Governors eye Medicaid cuts to ease COVID-19 budget pain
Governors facing huge budget shortfalls are eyeing cuts to Medicaid, even as millions of unemployed Americans flock to the health insurance program after losing their employer-based coverage.
States that are buckling under declining revenues and increased Medicaid enrollment due to COVID-19 say they may have no choice but to cut the program for the poor unless they get more financial support from the federal government.
“These are cuts that can be triggered and eliminated with the stroke of a pen,” California Gov. Gavin Newsom (D) said Thursday about cuts to Medicaid and other programs that will go in effect July 1 without help from Congress and President Trump.
Federal law requires states to balance their budgets, and during economic downturns, governors and state legislatures tend to cut costly programs like Medicaid. States as a whole could face budget shortfalls of $500 billion, according to one analysis by a University of Pennsylvania professor, meaning cuts could be particularly steep this time around.
Medicaid consumes about 20 percent of state budgets, with spending on the program spiking during recessions as more Americans sign up after losing their jobs.
Medicaid already covers 71 million people and enrollment is projected to increase anywhere from 10 million to 23 million over the next several months, according to Health Management Associates.
And because this economic downturn was caused by a pandemic, Medicaid spending is expected to increase even more as beneficiaries seek care for COVID-19 testing and treatment.
Cuts would result in a devastating blow to the social safety net when it is needed most, experts say.
“This isn’t like in 2008. In 2008, Medicaid programs weren’t dealing with a pandemic and a recession at the same time,” said Lindsey Browning, program director for Medicaid Operations for the National Association of Medicaid Directors (NAMD).
“We’re looking at much deeper cuts than in 2008 that underscores the pressing need for Congress to act now.”
Thirteen out of the 33 states with projections told the Kaiser Family Foundation they are anticipating Medicaid budget shortfalls for the current fiscal year, which ends June 30. Several of those states said broader reductions in overall revenue may require reductions in spending for Medicaid and other programs.
Of the 19 states with projections available for the upcoming fiscal year, 17 said a Medicaid budget shortfall is “almost certain” or “likely.”
To avoid shortfalls, NAMD and the National Governors Association have called for Congress to increase the federal government’s share of Medicaid funding to states by 5.2 percentage points.
Congress already approved a temporary 6.2 percentage point increase in a coronavirus response bill passed earlier this year, which will result in an extra $36 billion in Medicaid funds to states.
While that increase was helpful, experts say, more is needed to avoid painful Medicaid cuts as states franticly revise their budgets for the new fiscal year.
“Some states are directing all agencies to look for savings.

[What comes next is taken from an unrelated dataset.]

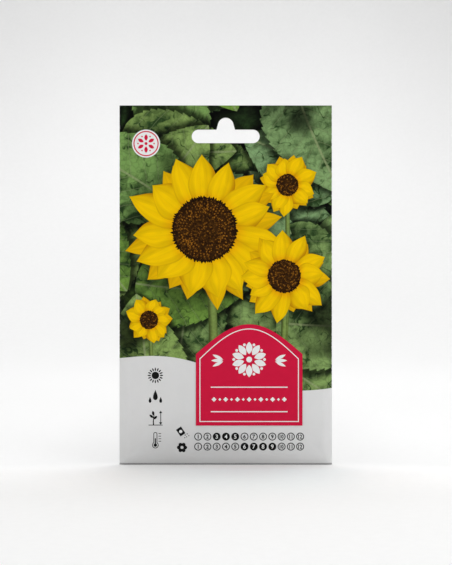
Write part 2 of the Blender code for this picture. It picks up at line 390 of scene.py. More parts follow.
def new_piece(name, points, faces, materials, uv=None, pick=None):
    """A mesh object from points and arrays of faces, with an optional UV map and point value.

    Points that lie together are merged, which closes seams and poles.
    """
    mesh = bpy.data.meshes.new(name)
    mesh.from_pydata(points.tolist(), [], [face for part in faces for face in part.tolist()])
    if pick is not None:
        values = mesh.attributes.new("pick", "FLOAT", "POINT")
        values.data.foreach_set("value", pick.astype(np.float32))
    if uv is not None:
        corner = np.zeros(len(mesh.loops), np.int32)
        mesh.loops.foreach_get("vertex_index", corner)
        layer = mesh.uv_layers.new(name="UVMap")
        layer.data.foreach_set("uv", uv[corner].astype(np.float32).ravel())
    for material in materials:
        mesh.materials.append(material)
    piece = new_object(name, mesh)
    weld = piece.modifiers.new("Weld", "WELD")
    weld.merge_threshold = 0.2 * MICRON
    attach(piece, "root")
    return piece


def thicken(piece, thickness, inner=0, rim=0, even=True):
    """Gives a sheet its thickness, behind its outer surface."""
    solidify = piece.modifiers.new("Thickness", "SOLIDIFY")
    solidify.thickness = thickness
    solidify.offset = -1.0
    solidify.use_even_offset = even
    solidify.material_offset = inner
    solidify.material_offset_rim = rim


def settle(piece):
    """Applies the piece's modifiers, and shades it smooth between its sharp edges."""
    graph = bpy.context.evaluated_depsgraph_get()
    evaluated = piece.evaluated_get(graph)
    mesh = bpy.data.meshes.new_from_object(
        evaluated, preserve_all_data_layers=True, depsgraph=graph
    )
    old = piece.data
    piece.modifiers.clear()
    piece.data = mesh
    bpy.data.meshes.remove(old)
    mesh.name = piece.name
    mesh.shade_smooth()
    mesh.set_sharp_from_angle(angle=math.radians(35))


# Paths


def mitred_sides(path, closed):
    """Vectors to the left of a path's points, long enough that a line's edges keep their width.

    Each is the sum of the unit normals before and after, over one plus their product.
    """
    before_first, after_last = path[-1:], path[:1]
    if not closed:
        before_first, after_last = 2 * path[:1] - path[1:2], 2 * path[-1:] - path[-2:-1]
    ahead = np.diff(np.concatenate([before_first, path, after_last]), axis=0)
    normal = np.stack([-ahead[:, 1], ahead[:, 0]], axis=1)
    normal /= np.linalg.norm(normal, axis=1)[:, None]
    before, after = normal[:-1], normal[1:]
    return (before + after) / (1 + np.sum(before * after, axis=1))[:, None]


def arc(x, z, radius, start, end, count):
    """A number of points round a middle, from one angle to another."""
    return np.stack(aimed(x, z, radius, 0.0, np.linspace(start, end, count)), axis=1)


def points_along(path, stops, at):
    """Points on a path whose own points stand at the stops."""
    return np.stack([np.interp(at, stops, places) for places in path.T], axis=1)


def subdivided(path, step):
    """The same path with its segments cut into equal parts no longer than a step."""
    counts = np.ceil(np.linalg.norm(np.diff(path, axis=0), axis=1) / step).astype(int)
    parts = [number + np.arange(count) / count for number, count in enumerate(counts)]
    return points_along(path, np.arange(len(path)), np.append(np.concatenate(parts), len(counts)))


def resampled(path, count):
    """A number of points along a path at equal distances, without its last."""
    along = np.concatenate([[0], np.cumsum(np.linalg.norm(np.diff(path, axis=0), axis=1))])
    return points_along(path, along, np.linspace(0, along[-1], count, endpoint=False))


def slot_loop():
    """The slot's outline as a closed loop of plan points, anticlockwise from its lower left.

    It is a straight, an arc, a straight, the dome, a straight and an arc. Each starts at a point
    of its own, so the corners at the dome's foot stay sharp.
    """
    slot = settings().slot
    low = HEIGHT - slot.below_top
    radius = slot.width / 2
    reach = slot.length / 2 - radius
    foot = slot.dome_width / 2
    crown = low + slot.total - slot.dome_radius
    top = low + slot.width
    lean = math.atan2(foot - slot.dome_radius, crown - top)
    dome = arc(0, crown, slot.dome_radius, lean, math.pi - lean, 60)
    parts = (
        np.array([(-reach, low), (reach, low)]),
        arc(reach, low + radius, radius, -math.pi / 2, math.pi / 2, 60),
        np.array([(reach, top), (foot, top)]),
        np.concatenate([[(foot, top)], dome, [(-foot, top)]]),
        np.array([(-foot, top), (-reach, top)]),
        arc(-reach, low + radius, radius, math.pi / 2, 3 * math.pi / 2, 60),
    )
    return np.concatenate([resampled(part, count) for part, count in zip(parts, SLOT_STEPS)])


def punched_plan(columns, rows):
    """A flat grid with the slot punched through it: plan points, faces and each point's number.

    The block's quads are left out. Closed loops of points run from its border to the slot's
    outline, in equal steps.
    """
    left, right, low, high = (
        int(np.argmin(np.abs(places - stop)))
        for places, stop in zip((columns, columns, rows, rows), BLOCK)
    )
    x, z = np.meshgrid(columns, rows)
    index = np.arange(x.size).reshape(x.shape)
    kept = np.ones((len(rows) - 1, len(columns) - 1), bool)
    kept[low:high, left:right] = False
    faces = grid_quads(*x.shape)[kept.ravel()]
    foot, head = index[low, left:right], index[high, right:left:-1]
    border = np.concatenate([foot, index[low:high, right], head, index[high:low:-1, left]])
    plan = np.stack([x.ravel(), z.ravel()], axis=1)
    loops = between(plan[border], slot_loop(), np.linspace(0, 1, 7)[1:, None, None])
    numbers = np.concatenate([border, len(plan) + np.arange(loops[..., 0].size)])
    faces = np.concatenate([faces, numbers[ring_quads(len(loops) + 1, len(border))]])
    plan = np.concatenate([plan, loops.reshape(-1, 2)])
    used, faces = np.unique(faces, return_inverse=True)
    return plan[used], faces.reshape(-1, 4), used


# The folded sheets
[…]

I don’t think Medicaid can escape from those types of things because it is a big piece of state budgets, but it’s going to be a difficult puzzle given the magnitude of the economic issues,” said Robin Rudowitz, co-director for the Program on Medicaid and the Uninsured at the Kaiser Family Foundation.
“There are limited options for states to save a lot of money in the Medicaid program without making some drastic changes.”

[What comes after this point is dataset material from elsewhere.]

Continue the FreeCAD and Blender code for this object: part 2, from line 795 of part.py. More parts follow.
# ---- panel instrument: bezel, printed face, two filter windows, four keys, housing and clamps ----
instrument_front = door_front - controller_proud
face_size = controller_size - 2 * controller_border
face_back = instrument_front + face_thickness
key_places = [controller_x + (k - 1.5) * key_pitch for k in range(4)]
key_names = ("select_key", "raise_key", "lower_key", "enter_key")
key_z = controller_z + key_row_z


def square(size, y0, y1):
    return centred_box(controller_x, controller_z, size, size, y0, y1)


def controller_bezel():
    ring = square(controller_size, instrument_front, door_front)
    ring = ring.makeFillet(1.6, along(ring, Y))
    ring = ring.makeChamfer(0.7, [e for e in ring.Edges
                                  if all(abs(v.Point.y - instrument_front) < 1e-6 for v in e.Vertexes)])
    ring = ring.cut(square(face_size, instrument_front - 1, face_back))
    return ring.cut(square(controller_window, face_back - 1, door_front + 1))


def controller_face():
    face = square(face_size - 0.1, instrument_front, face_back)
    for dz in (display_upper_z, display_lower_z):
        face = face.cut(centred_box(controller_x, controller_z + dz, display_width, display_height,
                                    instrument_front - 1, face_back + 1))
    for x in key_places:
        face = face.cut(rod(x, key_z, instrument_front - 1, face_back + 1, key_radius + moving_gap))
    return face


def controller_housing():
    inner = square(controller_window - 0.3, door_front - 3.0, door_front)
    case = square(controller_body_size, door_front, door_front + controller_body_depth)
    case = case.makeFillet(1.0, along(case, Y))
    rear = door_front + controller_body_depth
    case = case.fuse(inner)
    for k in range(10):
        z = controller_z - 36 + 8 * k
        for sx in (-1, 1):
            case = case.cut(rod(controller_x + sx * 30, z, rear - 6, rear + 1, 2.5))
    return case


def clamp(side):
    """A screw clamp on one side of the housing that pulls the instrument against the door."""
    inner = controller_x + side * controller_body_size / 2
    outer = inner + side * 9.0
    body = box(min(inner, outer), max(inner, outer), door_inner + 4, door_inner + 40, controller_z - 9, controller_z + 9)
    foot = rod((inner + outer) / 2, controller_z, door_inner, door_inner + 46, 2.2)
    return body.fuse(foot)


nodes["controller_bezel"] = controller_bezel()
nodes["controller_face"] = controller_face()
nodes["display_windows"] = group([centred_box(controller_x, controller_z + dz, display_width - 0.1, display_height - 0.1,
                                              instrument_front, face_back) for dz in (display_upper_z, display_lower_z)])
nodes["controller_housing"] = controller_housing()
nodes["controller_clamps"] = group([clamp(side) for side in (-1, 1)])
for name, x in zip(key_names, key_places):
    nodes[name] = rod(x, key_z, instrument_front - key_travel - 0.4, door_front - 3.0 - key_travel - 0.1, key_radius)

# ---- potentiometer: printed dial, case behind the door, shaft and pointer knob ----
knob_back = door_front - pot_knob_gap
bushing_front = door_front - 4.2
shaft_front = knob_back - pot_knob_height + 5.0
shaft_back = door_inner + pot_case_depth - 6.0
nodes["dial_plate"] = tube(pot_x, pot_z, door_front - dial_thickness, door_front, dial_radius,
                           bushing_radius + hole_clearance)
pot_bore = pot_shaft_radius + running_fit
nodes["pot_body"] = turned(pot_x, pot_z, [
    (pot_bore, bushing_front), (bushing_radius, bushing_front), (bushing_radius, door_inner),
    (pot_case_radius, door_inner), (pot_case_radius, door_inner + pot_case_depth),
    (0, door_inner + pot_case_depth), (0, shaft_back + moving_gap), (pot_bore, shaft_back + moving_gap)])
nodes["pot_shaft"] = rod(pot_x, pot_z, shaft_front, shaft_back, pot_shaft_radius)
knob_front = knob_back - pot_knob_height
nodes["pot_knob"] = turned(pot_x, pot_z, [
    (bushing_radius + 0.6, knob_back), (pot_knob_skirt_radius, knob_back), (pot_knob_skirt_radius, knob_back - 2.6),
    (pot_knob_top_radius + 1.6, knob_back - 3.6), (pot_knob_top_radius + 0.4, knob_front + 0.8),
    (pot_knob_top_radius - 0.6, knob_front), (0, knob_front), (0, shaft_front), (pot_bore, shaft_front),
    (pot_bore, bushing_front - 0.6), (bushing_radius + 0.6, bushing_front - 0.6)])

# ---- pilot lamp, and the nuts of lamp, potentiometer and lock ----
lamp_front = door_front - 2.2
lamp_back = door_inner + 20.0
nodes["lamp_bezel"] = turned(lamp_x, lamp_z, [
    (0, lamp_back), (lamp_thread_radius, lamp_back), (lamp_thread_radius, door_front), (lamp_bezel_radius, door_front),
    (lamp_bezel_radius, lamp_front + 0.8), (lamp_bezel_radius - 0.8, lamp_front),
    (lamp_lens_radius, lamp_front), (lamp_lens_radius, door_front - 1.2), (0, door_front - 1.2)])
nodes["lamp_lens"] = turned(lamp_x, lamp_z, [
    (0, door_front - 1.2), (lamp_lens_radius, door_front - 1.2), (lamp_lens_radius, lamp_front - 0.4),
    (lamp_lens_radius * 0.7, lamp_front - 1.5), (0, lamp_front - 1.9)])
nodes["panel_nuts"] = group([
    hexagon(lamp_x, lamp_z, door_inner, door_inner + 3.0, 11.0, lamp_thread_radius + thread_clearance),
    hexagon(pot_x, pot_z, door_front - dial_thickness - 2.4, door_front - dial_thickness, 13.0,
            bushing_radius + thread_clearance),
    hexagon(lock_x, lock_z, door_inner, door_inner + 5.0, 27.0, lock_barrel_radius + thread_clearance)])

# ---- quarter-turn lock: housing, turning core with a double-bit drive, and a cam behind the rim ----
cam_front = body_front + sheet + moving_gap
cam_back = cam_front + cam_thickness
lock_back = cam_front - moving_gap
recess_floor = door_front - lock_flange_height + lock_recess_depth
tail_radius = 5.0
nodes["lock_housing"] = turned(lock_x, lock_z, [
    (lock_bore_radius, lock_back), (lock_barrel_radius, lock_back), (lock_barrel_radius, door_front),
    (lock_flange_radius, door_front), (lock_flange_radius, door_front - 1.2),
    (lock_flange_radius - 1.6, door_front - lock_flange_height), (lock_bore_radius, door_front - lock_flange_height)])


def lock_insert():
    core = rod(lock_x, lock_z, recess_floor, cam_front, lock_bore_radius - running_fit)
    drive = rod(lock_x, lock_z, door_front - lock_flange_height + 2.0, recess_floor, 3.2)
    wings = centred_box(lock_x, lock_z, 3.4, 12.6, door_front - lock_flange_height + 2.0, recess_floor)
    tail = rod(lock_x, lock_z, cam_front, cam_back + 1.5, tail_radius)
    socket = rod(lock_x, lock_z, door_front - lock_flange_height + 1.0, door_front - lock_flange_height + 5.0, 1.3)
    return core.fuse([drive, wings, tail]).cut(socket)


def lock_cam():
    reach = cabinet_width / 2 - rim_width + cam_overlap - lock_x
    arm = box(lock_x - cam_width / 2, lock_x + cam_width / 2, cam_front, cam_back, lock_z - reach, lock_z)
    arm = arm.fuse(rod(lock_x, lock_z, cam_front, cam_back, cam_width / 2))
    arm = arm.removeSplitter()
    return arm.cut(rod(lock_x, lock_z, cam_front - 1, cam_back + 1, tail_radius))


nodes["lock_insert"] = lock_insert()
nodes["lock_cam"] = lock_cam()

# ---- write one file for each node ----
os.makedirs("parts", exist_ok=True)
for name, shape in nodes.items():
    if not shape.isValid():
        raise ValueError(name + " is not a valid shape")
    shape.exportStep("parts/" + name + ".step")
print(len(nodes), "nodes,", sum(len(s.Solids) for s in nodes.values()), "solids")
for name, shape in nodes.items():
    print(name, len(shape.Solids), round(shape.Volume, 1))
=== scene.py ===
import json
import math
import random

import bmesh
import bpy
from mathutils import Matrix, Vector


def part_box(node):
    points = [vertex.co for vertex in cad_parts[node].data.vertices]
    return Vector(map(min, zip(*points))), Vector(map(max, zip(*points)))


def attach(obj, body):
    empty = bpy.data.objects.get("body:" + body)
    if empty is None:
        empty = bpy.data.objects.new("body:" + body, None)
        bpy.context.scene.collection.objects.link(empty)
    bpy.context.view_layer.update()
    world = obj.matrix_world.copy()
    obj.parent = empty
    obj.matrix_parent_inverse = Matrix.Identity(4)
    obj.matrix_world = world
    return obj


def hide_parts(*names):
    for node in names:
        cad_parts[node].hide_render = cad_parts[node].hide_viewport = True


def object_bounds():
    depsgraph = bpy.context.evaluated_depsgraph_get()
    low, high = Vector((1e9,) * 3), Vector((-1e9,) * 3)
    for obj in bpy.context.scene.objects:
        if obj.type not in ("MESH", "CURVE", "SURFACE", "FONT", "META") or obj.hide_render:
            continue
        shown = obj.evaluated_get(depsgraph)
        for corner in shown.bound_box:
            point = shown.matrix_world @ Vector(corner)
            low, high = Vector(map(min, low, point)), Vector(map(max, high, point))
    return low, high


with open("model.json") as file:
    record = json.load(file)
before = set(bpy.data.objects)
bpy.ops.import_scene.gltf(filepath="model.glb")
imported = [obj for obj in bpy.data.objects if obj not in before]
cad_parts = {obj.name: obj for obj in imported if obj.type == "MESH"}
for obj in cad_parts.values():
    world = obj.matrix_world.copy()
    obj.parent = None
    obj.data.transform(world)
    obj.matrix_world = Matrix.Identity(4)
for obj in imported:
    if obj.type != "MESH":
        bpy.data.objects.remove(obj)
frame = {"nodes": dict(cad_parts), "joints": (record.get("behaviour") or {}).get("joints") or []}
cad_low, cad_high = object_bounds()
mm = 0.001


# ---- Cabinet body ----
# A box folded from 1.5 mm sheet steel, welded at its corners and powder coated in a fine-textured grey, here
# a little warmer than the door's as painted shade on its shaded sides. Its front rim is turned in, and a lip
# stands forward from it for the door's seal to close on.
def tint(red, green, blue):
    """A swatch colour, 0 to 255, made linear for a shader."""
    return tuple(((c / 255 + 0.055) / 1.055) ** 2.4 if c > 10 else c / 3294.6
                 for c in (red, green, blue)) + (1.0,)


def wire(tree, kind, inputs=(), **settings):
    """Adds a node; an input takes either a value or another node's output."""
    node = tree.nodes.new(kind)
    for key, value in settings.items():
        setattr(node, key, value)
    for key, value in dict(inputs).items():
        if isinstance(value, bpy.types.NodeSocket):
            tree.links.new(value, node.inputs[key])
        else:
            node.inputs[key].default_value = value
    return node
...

Federal law prohibits states receiving increased Medicaid funding from cutting benefits, increasing premiums or restricting eligibility — restrictions Congress put in place to protect beneficiaries from losing coverage during the pandemic.
That means in order to find savings, states turn to cutting provider rates, which some experts say could be disastrous.
Medicaid providers are already struggling as fewer patients come in for routine services and procedures. Providers may close down, cut services or leave the Medicaid program if rates are cut, reducing access for beneficiaries. Medicaid rates are already typically lower than rates paid by Medicare and private insurance.
“The Medicaid provider network is highly stressed and particularly fragile,” said Edwin Park, a research professor and Medicaid expert at the Georgetown University McCourt School of Public Policy.
“If you cut Medicaid rates, the impact on access would likely be much more harmful than even after a typical recession where states look to cut Medicaid and they look to cut provider payments.”
House Democrats passed a COVID-19 response bill Friday that would once again boost the federal government’s share of Medicaid funding, this time by 7.8 percentage points. However, Senate Majority Leader Mitch McConnell (R-Ky.) has called the bill “dead on arrival,” and has repeatedly shot down the idea of sending more help to state governments.
But those comments have drawn criticism from members of both parties, including the bipartisan chairs of the National Governors Association.
“With widespread bipartisan agreement on the need for this assistance, we cannot afford a partisan process that turns this urgent relief into another political football,” Maryland Gov. Larry Hogan (R) and New York Gov. Andrew Cuomo (D) said this week in a joint statement.
“This is not a red state or blue state crisis. This is a red white and blue pandemic. The coronavirus is apolitical. It does not attack Democrats or Republicans. It attacks Americans.”